Actually, ALL steel knives are at *some* point "forged".
In handmade knives, there's always a basic debate between makers that use "heat'n'beat" techniques of handforging, shaping the metal while red-hot, and the "grinder guys" that use factory slabs ("billets") of steel and grind away metal until you have a knife (known as "stock removal").
REKAT is firmly in the "grinder guy" camp.
Thing is, the raw billets of steel REKAT buys *have* been massaged with "heat'n'beat", at an industrial forge under 5 ton or greater powerhammers. REKAT and other stock-removal makers feel that the basic consistency of the core steel is difficult to reproduce with hand-forging, although by no means impossible.
Stock removal techniques "waste metal" but allow faster shaping of complex curves and bevels. In a modern industrial nation, the labor costs saved with stock removal more than equal the extra expense in metal lost at the grinding wheel. In a 3rd world nation like Nepal, the economics are just the opposite: steel is relatively expensive versus labor costs and forging is still a common art form. And since they're so good at it and produce desirable "traditional pattern" blades that way, it's all good.
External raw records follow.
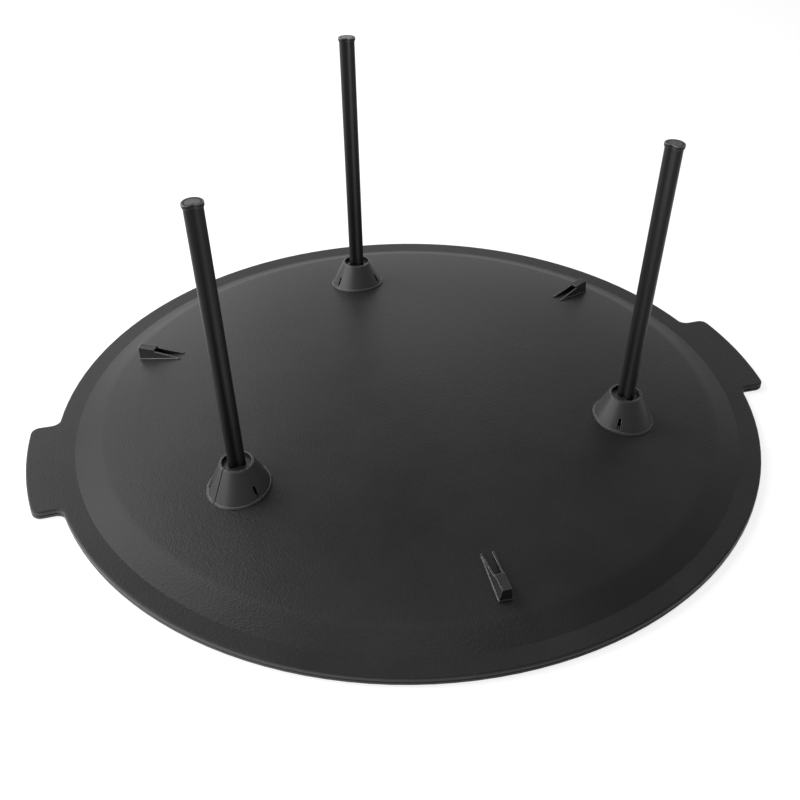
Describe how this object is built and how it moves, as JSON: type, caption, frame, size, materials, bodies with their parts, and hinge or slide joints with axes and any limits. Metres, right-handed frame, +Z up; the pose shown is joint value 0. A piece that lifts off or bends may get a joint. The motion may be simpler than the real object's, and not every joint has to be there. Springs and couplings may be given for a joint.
{
  "type": "roundnet rebound board",
  "caption": "Round rebound board lying face down, with tab handles, a domed underside, conical clip-in leg sockets, grooved plug-in legs with foot caps and small hooks.",
  "frame": {"origin": "on the floor under the middle of the round board, in the plane of the playing face", "axes": "+X through the two tab handles, +Y through leg socket 1, +Z up, from the playing face towards the legs' feet"},
  "size_m": [0.982, 0.9138, 0.4087],
  "materials": {
    "panel": "fine matte texture",
    "shell": "fine matte texture",
    "socket": "satin",
    "tube": "gloss",
    "cap": "satin",
    "hook": "matte"
  },
  "bodies": {
    "board": {"playing_panel": "panel", "underside_shell": "shell", "leg_socket_1": "socket", "leg_socket_2": "socket", "leg_socket_3": "socket", "storage_hook_1": "hook", "storage_hook_2": "hook", "storage_hook_3": "hook"},
    "leg_1": {"leg_tube_1": "tube", "foot_cap_1": "cap"},
    "leg_2": {"leg_tube_2": "tube", "foot_cap_2": "cap"},
    "leg_3": {"leg_tube_3": "tube", "foot_cap_3": "cap"}
  },
  "joints": [
    {"name": "leg_1_pull", "type": "slide", "parent": "board", "child": "leg_1", "axis": [0, 0.0384, 0.9993], "range_m": [0, 0.045]},
    {"name": "leg_2_pull", "type": "slide", "parent": "board", "child": "leg_2", "axis": [-0.0332, -0.0192, 0.9993], "range_m": [0, 0.045]},
    {"name": "leg_3_pull", "type": "slide", "parent": "board", "child": "leg_3", "axis": [0.0332, -0.0192, 0.9993], "range_m": [0, 0.045]}
  ]
}
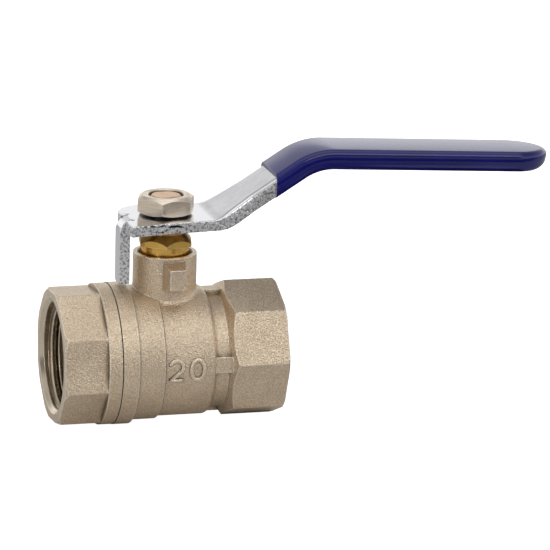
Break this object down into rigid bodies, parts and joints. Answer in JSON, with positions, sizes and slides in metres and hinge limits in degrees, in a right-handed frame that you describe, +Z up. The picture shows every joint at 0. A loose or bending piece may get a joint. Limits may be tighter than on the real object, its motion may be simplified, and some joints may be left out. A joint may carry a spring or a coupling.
{
  "type": "ball valve",
  "caption": "Threaded pipe ball valve with octagonal ends and a bent lever handle in a dipped sleeve; a quarter turn of the lever shuts the flow.",
  "frame": {"origin": "centre of the ball, where the pipe axis crosses the stem axis", "axes": "+X along the pipe axis to the body's own threaded end, which is also the way the lever points when open; +Z up the stem"},
  "size_m": [0.1254, 0.035, 0.0681],
  "materials": {
    "nickel_plated_brass": "sand-blasted casting with dull nickel plating",
    "nickel_plated_nut": "machined and bright nickel plated",
    "bare_brass": "machined bare brass",
    "polished_ball": "polished and chrome plated",
    "zinc_plated_steel": "bright zinc plating with sheared edges",
    "blue_pvc": "glossy dipped soft PVC",
    "ptfe": "white PTFE, waxy",
    "nitrile_rubber": "matt black rubber"
  },
  "bodies": {
    "housing": {"body": "nickel_plated_brass", "end_cap": "nickel_plated_brass", "seat_ring_body_end": "ptfe", "seat_ring_cap_end": "ptfe", "body_joint_gasket": "ptfe", "stem_thrust_washer": "ptfe", "packing_bottom_adapter": "ptfe", "packing_v_ring": "ptfe", "packing_top_adapter": "ptfe", "gland_nut": "bare_brass"},
    "operator": {"stem": "bare_brass", "stem_o_ring": "nitrile_rubber", "lever": "zinc_plated_steel", "lever_grip": "blue_pvc", "lever_nut": "nickel_plated_nut"},
    "ball": {"ball": "polished_ball"}
  },
  "joints": [
    {"name": "lever_turn", "type": "hinge", "parent": "housing", "child": "operator", "pos_m": [0, 0, 0], "axis": [0, 0, 1], "range_deg": [-90, 0]},
    {"name": "ball_turn", "type": "hinge", "parent": "housing", "child": "ball", "pos_m": [0, 0, 0], "axis": [0, 0, 1], "range_deg": [-90, 0]}
  ],
  "couplings": [
    {"joint": "ball_turn", "follows": "lever_turn", "ratio": 1}
  ]
}
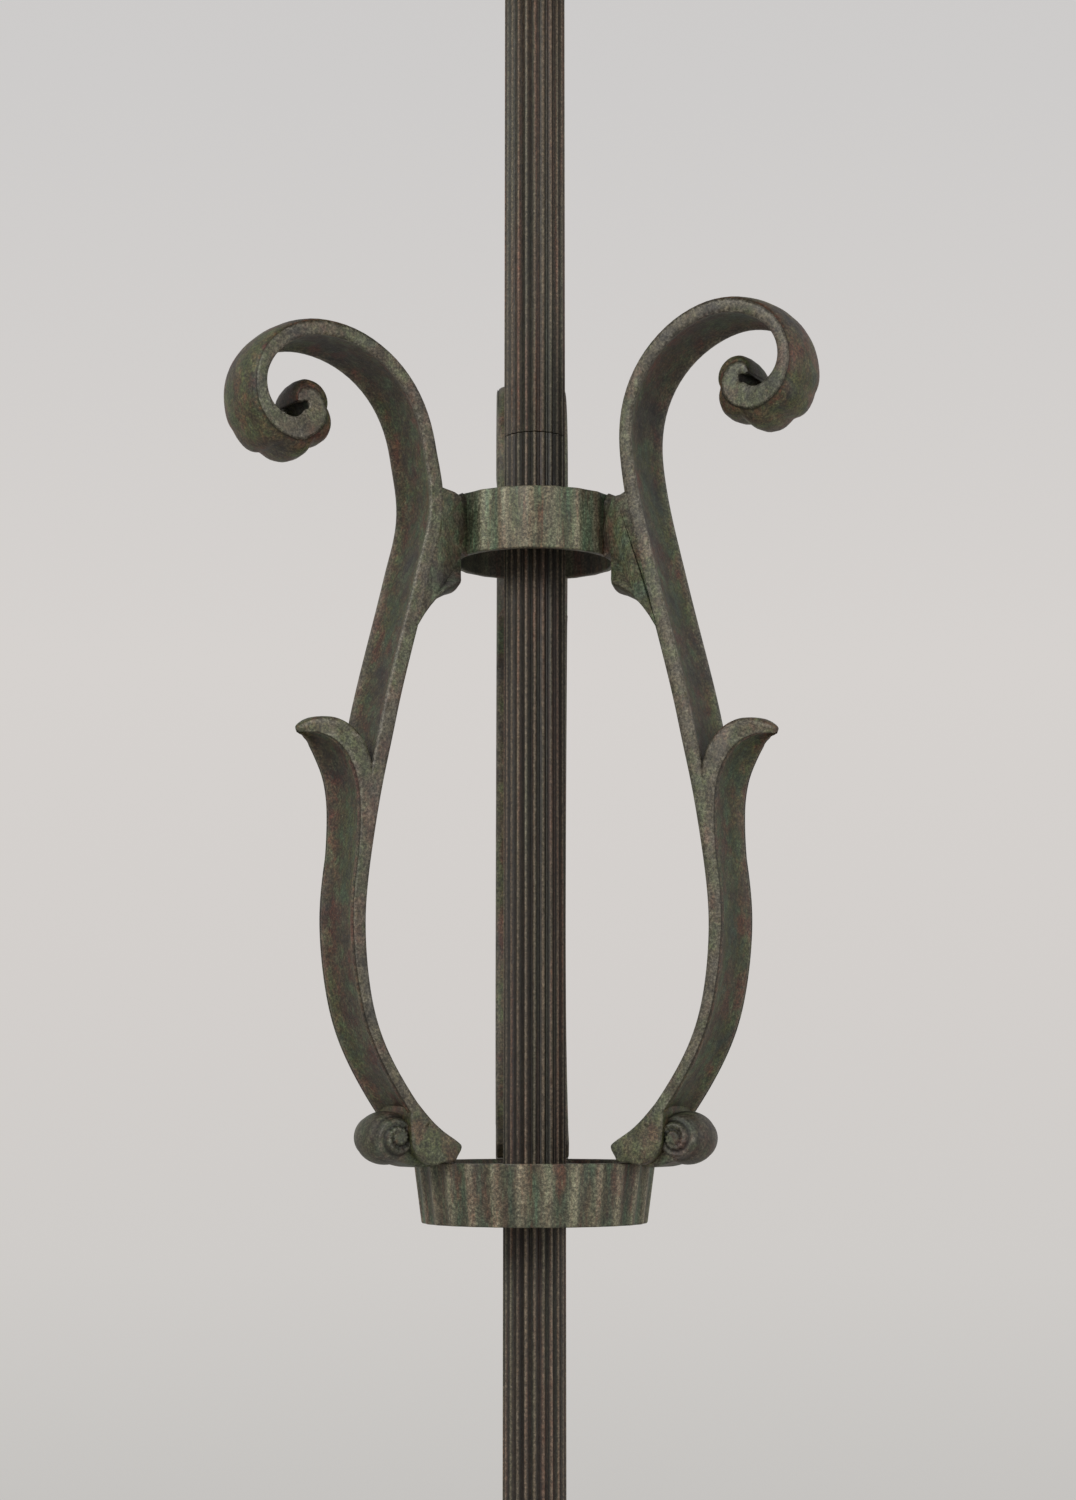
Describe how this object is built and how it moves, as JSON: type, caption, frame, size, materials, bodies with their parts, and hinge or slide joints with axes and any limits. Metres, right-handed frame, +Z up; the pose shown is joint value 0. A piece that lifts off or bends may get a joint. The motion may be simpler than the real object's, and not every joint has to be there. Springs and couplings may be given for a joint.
{
  "type": "torchiere floor lamp",
  "caption": "Patinated bronze torchiere floor lamp with a fluted stem through an open lyre ornament, a weighted round base and an uplight bowl.",
  "frame": {"origin": "centre of the felt pad's underside, on the floor, on the stem's axis", "axes": "+Z up along the stem, -Y to the front, between the left and right arms of the lyre, +X to the right"},
  "size_m": [0.43, 0.43, 1.6747],
  "materials": {
    "felt_pad": "felt",
    "base_weight": "rough",
    "cable_gland": "satin",
    "base_washer": "satin",
    "base_nut": "satin",
    "terminal_block": "matt",
    "draw_pipe": "satin",
    "inner_lead": "matt",
    "stem_coupler": "satin",
    "lyre_grub_screw": "satin",
    "bowl_washer": "satin",
    "bowl_nut": "satin",
    "holder_cap": "satin",
    "holder_body": "gloss",
    "holder_contact": "satin",
    "lamp_cap": "satin",
    "lamp_glass": "opal",
    "switch_knob": "gloss",
    "foot_stud_left": "satin",
    "foot_stud_right": "satin",
    "foot_stud_rear": "satin",
    "base_ring": "dark green-brown patina",
    "base_dome": "dark green-brown patina",
    "base_collar": "dark green-brown patina",
    "lower_stem": "dark green-brown patina",
    "upper_stem": "dark green-brown patina",
    "lyre_lower_ring": "dark green-brown patina",
    "lyre_upper_ring": "dark green-brown patina",
    "lyre_arm_left": "dark green-brown patina",
    "lyre_arm_right": "dark green-brown patina",
    "lyre_arm_rear": "dark green-brown patina",
    "ring_pin_left": "dark green-brown patina",
    "ring_pin_right": "dark green-brown patina",
    "ring_pin_rear": "dark green-brown patina",
    "crown_cup": "dark green-brown patina",
    "crown_ring": "dark green-brown patina",
    "bowl": "dark green-brown patina",
    "bowl_rim": "dark green-brown patina"
  },
  "bodies": {
    "lamp": {"felt_pad": "felt_pad", "base_weight": "base_weight", "cable_gland": "cable_gland", "base_washer": "base_washer", "base_nut": "base_nut", "terminal_block": "terminal_block", "draw_pipe": "draw_pipe", "inner_lead": "inner_lead", "stem_coupler": "stem_coupler", "lyre_grub_screw": "lyre_grub_screw", "bowl_washer": "bowl_washer", "bowl_nut": "bowl_nut", "holder_cap": "holder_cap", "holder_body": "holder_body", "holder_contact": "holder_contact", "lamp_cap": "lamp_cap", "lamp_glass": "lamp_glass", "foot_stud_left": "foot_stud_left", "foot_stud_right": "foot_stud_right", "foot_stud_rear": "foot_stud_rear", "base_ring": "base_ring", "base_dome": "base_dome", "base_collar": "base_collar", "lower_stem": "lower_stem", "upper_stem": "upper_stem", "lyre_lower_ring": "lyre_lower_ring", "lyre_upper_ring": "lyre_upper_ring", "lyre_arm_left": "lyre_arm_left", "lyre_arm_right": "lyre_arm_right", "lyre_arm_rear": "lyre_arm_rear", "ring_pin_left": "ring_pin_left", "ring_pin_right": "ring_pin_right", "ring_pin_rear": "ring_pin_rear", "crown_cup": "crown_cup", "crown_ring": "crown_ring", "bowl": "bowl", "bowl_rim": "bowl_rim"},
    "switch": {"switch_knob": "switch_knob"}
  },
  "joints": [
    {"name": "switch_turn", "type": "hinge", "parent": "lamp", "child": "switch", "pos_m": [0.0195, 0, 1.54704], "axis": [1, 0, 0], "range_deg": [0, 90]}
  ]
}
One last factor: modern "high tech" steels like ATS34, D2, BG42, 440C and such can only be heat-treated ONCE after leaving the factory. If you screw up the heat-treat, it's hosed...and that means any attempt to do heat'n'beat "uses up" your one shot at a proper heat treat. That said, every once in a while a forge-technique master proves this wrong
but in general, that's how it is.
Aaaanyhow. For a good working/carry knife at a fair price, made in the USA out of a good steel, you're going to be buying stock removal, with very rare exceptions.